If you're going to splurge on the Chromebook Pixel, you're better off getting the $1,449 4G LTE model, which connects to Verizon's nationwide network. In our testing, the notebook delivered fast downloads in New Jersey and New York City, averaging a brisk 11.5 Mbps for downloads and 10.1 Mbps uploads using Speedtest.net. Most sites loaded within 7 to 10 seconds, from NYTimes.com and CNN.com to Laptopmag.com.
Our only complaint is that the 4G radio doesn't wake when the screen does. It took the Pixel about 30 seconds to reconnect when we opened the lid after several minutes of inactivity.
To be fair, the Pixel couldn't run our standard Web surfing test, which is a little less demanding than Peacekeeper. So it's possible you could see closer to 5 hours of runtime in typical use. Nevertheless, even Google's rated battery life is an hour below average.
With 4G LTE enabled, the battery meter fell to 69 percent after an hour of use. If you extrapolate, you would be looking at a little over 3 hours of endurance on 4G.
There is something refreshingly bold and modern about Google's Chromebook Pixel. The luxurious aluminum chassis, eye-popping display and ergonomic comfort outclass most traditional notebooks. Having 4G built in also meshes perfectly with Chrome OS' mission: give you the best of the Web everywhere without Windows' baggage. However, the overall experience isn't robust enough just to justify dropping $1,299 ($1,449 for the 4G version).

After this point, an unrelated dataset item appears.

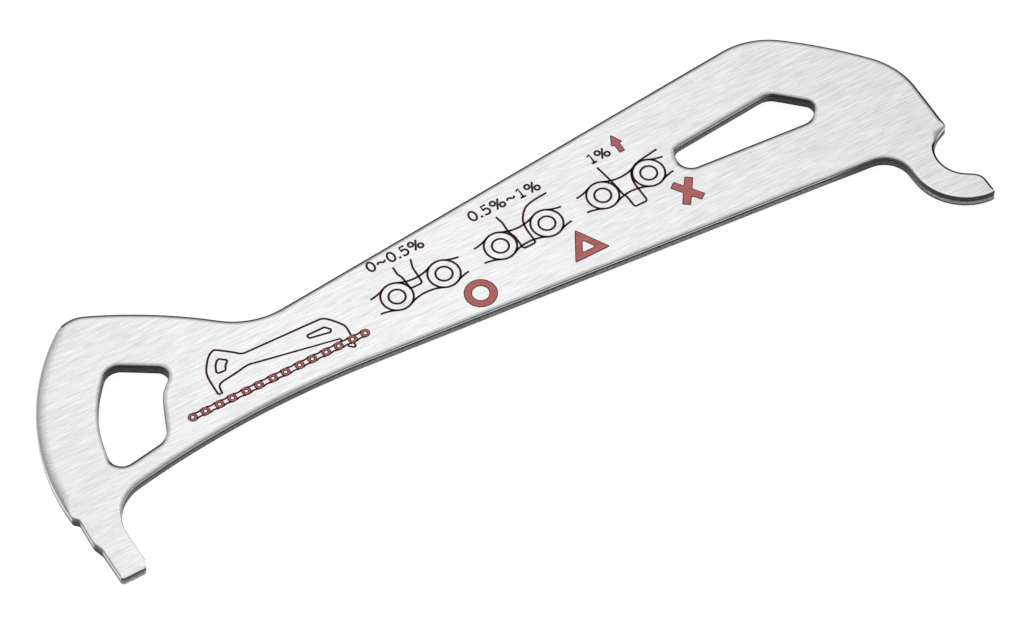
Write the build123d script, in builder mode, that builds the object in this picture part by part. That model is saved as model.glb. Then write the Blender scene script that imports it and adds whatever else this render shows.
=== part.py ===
from build123d import *
import os
from math import cos, radians, sin, sqrt, tan

# Chain wear gauge, stamped in one piece from flat steel sheet.
# A hook at the right holds one roller of a bicycle chain, and a stepped tooth at the left
# drops between two plates of the chain, ten pitches away, only as far as the chain's wear allows.
# The origin is the centre of the hooked roller, on the back face. +X runs from the tooth to the
# hook, +Y away from the chain and +Z out of the printed face. Millimetres and degrees.
# A height is a distance up from the line of the rollers.

# The chain that the gauge measures
chain_pitch = 12.7
span_pitches = 10
roller_diameter = 7.75

# Stretch of the chain at which each stage of the tooth drops in
entry_stretch = 0.0025
first_stretch = 0.005
second_stretch = 0.010

# The sheet and how its edges come out of the die
sheet_thickness = 1.6
die_roll = 0.38
window_roll = 0.45
burr_break = 0.1

# The hook: a seat for the roller, an outer curve round it, a rounded finger below and a small
# beak above, both ending just short of the roller's centre
seat_clearance = 0.025
seat_upper_slope = 23.8
seat_lower_slope = 34.4
hook_wall = 3.48
hook_centre_setback = 0.6
hook_centre_drop = 0.42
hook_root_radius = 3.7
finger_setback = 0.42
finger_end_radius = 2.1
finger_corner_radius = 0.6
beak_setback = 0.22
beak_radius = 0.5

# The tooth: its width and end, then the slopes that widen it at each stage
tooth_width = 3.76
tooth_depth = 1.77
tooth_crop_width = 0.45
tooth_crop_height = 0.8
first_step_bottom = 2.99
first_step_top = 4.47
first_flank_slope = 2.7
second_step_bottom = 8.33
second_step_top = 8.94
second_flank_slope = 2.3
tooth_root_height = 8.5
tooth_root_radius = 5.9

# The heel above the tooth and the neck behind it, reaching out from the tooth's second flank
heel_start_height = 9.6
heel_radius = 30.5
heel_top_reach = 13.5
heel_top_height = 35.86
heel_top_radius = 4.3
shoulder_radius = 63.0
neck_reach = 33.0
neck_height = 22.77
neck_radius = 10.4

# The underside: an arch behind the tooth, then one straight edge down to the hook
arch_reach = 42.5
arch_height = 10.85
lower_edge_drop = 6.77

# The wide end above the hook
crown_low_setback = 0.07
crown_low_height = 15.05
crown_low_radius = 10.5
crown_radius = 59.3
crown_top_setback = 14.45
crown_top_height = 29.4
crown_top_radius = 10.5

# The long window, corner by corner, set back from the hooked roller
long_window_setbacks = [14.42, 32.6, 32.3, 17.05, 12.4]
long_window_heights = [13.69, 15.26, 18.98, 20.25, 15.85]
long_window_radii = [2.3, 1.9, 1.6, 2.5, 1.35]

# The hanging window, corner by corner, reaching out from the tooth's second flank
hanging_window_reaches = [14.57, 21.57, 18.43, 15.78, 7.57, 9.41]
hanging_window_heights = [26.77, 22.22, 19.6, 13.37, 12.11, 20.78]
hanging_window_radii = [2.1, 1.5, 6.0, 2.5, 1.8, 19.0]


def gauge_span(stretch):
    """Distance between the facing sides of the two measured rollers at a given stretch."""
    return span_pitches * chain_pitch * (1 + stretch) - roller_diameter


# The three flanks of the tooth that meet the second roller, and the flank behind them
seat_radius = roller_diameter / 2 + seat_clearance
entry_flank = -seat_radius - gauge_span(entry_stretch)
first_flank = -seat_radius - gauge_span(first_stretch)
second_flank = -seat_radius - gauge_span(second_stretch)
inner_flank = entry_flank + tooth_width

# Where the slopes of the roller seat leave its arc
upper_slope = radians(seat_upper_slope)
lower_slope = radians(seat_lower_slope)
seat_top = (-seat_radius * sin(upper_slope), seat_radius * cos(upper_slope))
seat_bottom = (-seat_radius * sin(lower_slope), -seat_radius * cos(lower_slope))
beak = (-beak_setback, seat_top[1] - (beak_setback + seat_top[0]) * tan(upper_slope))
finger_top = (-finger_setback, seat_bottom[1] + (finger_setback + seat_bottom[0]) * tan(lower_slope))

# The outer curve of the hook, its lowest stretch, and where the finger's end cuts it
hook_radius = seat_radius + hook_wall
hook_side = (-hook_centre_setback - hook_radius, -hook_centre_drop)
hook_diagonal = hook_radius / sqrt(2)
hook_lowest = (-hook_centre_setback - hook_diagonal, -hook_centre_drop - hook_diagonal)
finger_drop = sqrt(hook_radius**2 - (hook_centre_setback - finger_setback) ** 2)
finger_corner = (-finger_setback, -hook_centre_drop - finger_drop)

# Corners of the body
arch_finish = (second_flank + arch_reach, arch_height)
hook_root = (hook_side[0], arch_height - lower_edge_drop)
tooth_root = (inner_flank, tooth_root_height)
heel_corner = (second_flank + heel_top_reach, heel_top_height)
neck_corner = (second_flank + neck_reach, neck_height)
crown_low = (-crown_low_setback, crown_low_height)
crown_top = (-crown_top_setback, crown_top_height)

# Corners of the tooth, from the foot of the heel down to its end and up the flank behind
second_flank_widening = (heel_start_height - second_step_top) * tan(radians(second_flank_slope))
first_flank_widening = (second_step_bottom - first_step_top) * tan(radians(first_flank_slope))
heel_start = (second_flank - second_flank_widening, heel_start_height)
tooth_corners = [
    heel_start,
    (second_flank, second_step_top),
    (first_flank, second_step_bottom),
    (first_flank - first_flank_widening, first_step_top),
    (entry_flank, first_step_bottom),
    (entry_flank, -tooth_depth),
    (inner_flank - tooth_crop_width, -tooth_depth),
    (inner_flank, tooth_crop_height - tooth_depth),
    tooth_root,
]

# Corners that are rounded in the outline
rounded_corners = [
    (heel_corner, heel_top_radius),
    (tooth_root, tooth_root_radius),
    (hook_root, hook_root_radius),
    (finger_corner, finger_corner_radius),
    (finger_top, finger_end_radius),
    (beak, beak_radius),
    (crown_low, crown_low_radius),
    (crown_top, crown_top_radius),
    (neck_corner, neck_radius),
]

# Corners of the two windows
long_window = [(-setback, height) for setback, height in zip(long_window_setbacks, long_window_heights)]
hanging_window = [
    (second_flank + reach, height)
    for reach, height in zip(hanging_window_reaches, hanging_window_heights)
]

with BuildPart() as gauge_plate:
    # The blank, with its rounded corners
    with BuildSketch() as blank:
        with BuildLine():
            Polyline(*tooth_corners)
            lower_direction = Vector(*hook_root) - Vector(*arch_finish)
            TangentArc(arch_finish, tooth_root, tangent=-lower_direction)
            Polyline(arch_finish, hook_root, hook_side)
            ThreePointArc(hook_side, hook_lowest, finger_corner)
            Polyline(finger_corner, finger_top, seat_bottom)
            ThreePointArc(seat_bottom, (-seat_radius, 0), seat_top)
            Polyline(seat_top, beak, crown_low)
            RadiusArc(crown_low, crown_top, -crown_radius)
            Line(crown_top, neck_corner)
            RadiusArc(neck_corner, heel_corner, -shoulder_radius)
            RadiusArc(heel_corner, heel_start, -heel_radius)
        make_face()
        for corner, radius in rounded_corners:
            fillet(blank.vertices().sort_by_distance(corner)[0], radius=radius)
        # The two windows, the long one and the one that hangs the gauge on a hook
        with BuildLine():
            FilletPolyline(*long_window, radius=long_window_radii, close=True)
        make_face(mode=Mode.SUBTRACT)
        with BuildLine():
            FilletPolyline(*hanging_window, radius=hanging_window_radii, close=True)
        make_face(mode=Mode.SUBTRACT)
    extrude(amount=sheet_thickness)
    # The die rounds the edges of the printed face, apart from the tooth, whose stages are ground
    # afterwards, and leaves a small break on the edges of the back face
    printed_face = gauge_plate.faces().sort_by(Axis.Z)[-1]
    punched_edges = printed_face.outer_wire().edges().filter_by(
        lambda edge: edge.center().X > inner_flank - die_roll or edge.center().Y > second_step_top
    )
    fillet(punched_edges, radius=die_roll)
    window_edges = gauge_plate.faces().sort_by(Axis.Z)[-1].inner_wires().edges()
    fillet(window_edges, radius=window_roll)
    chamfer(gauge_plate.faces().sort_by(Axis.Z)[0].edges(), length=burr_break)

gauge_plate.part.label = "gauge_plate"
os.makedirs("parts", exist_ok=True)
export_step(gauge_plate.part, "parts/gauge_plate.step")
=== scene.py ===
"""Dresses the chain wear gauge: its stamped steel, the print on its face, and the studio round it."""

import logging
import math
from dataclasses import dataclass, field, fields
from enum import Enum
from typing import Any, Iterable, Sequence

import bmesh
import bpy
from mathutils import Matrix, Vector, geometry, noise


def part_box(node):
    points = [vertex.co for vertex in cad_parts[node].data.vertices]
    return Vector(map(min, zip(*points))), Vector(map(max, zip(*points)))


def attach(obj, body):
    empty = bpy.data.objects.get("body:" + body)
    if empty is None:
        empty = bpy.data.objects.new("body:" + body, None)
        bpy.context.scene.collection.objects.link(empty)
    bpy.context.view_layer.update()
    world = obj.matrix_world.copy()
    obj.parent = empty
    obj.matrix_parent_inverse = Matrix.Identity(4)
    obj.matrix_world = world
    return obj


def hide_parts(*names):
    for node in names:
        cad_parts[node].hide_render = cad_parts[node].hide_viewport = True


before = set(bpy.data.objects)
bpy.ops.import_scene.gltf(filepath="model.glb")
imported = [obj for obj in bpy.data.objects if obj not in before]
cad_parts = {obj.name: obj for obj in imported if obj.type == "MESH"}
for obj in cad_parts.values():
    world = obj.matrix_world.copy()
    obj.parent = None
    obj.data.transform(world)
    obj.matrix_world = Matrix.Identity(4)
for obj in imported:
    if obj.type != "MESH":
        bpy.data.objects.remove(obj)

log = logging.getLogger("chain_wear_gauge")

Point = tuple[float, float]
Loop = list[Point]
Colour = tuple[float, float, float, float]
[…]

Despite having a touch screen, the Chrome OS interface isn't optimized for touch, and there aren't nearly as many compelling apps for Chrome as there is for Android. (We're still waiting for these platforms to merge.) Multitasking can also be a chore once you have a lot of browser tabs open. And while the 5 hours of battery life is decent, we expect at least 6 for better ultraportables. For $100 less than this Chromebook, you could get the MacBook Air, which offers a full-fledged desktop OS and 8 hours of juice.
The $249 Samsung Chromebook is a no-brainer because it's a modern-day netbook. But a $1,299 Chromebook at this stage Chrome OS' development -- no matter how beautiful the hardware -- is more of a head-scratcher.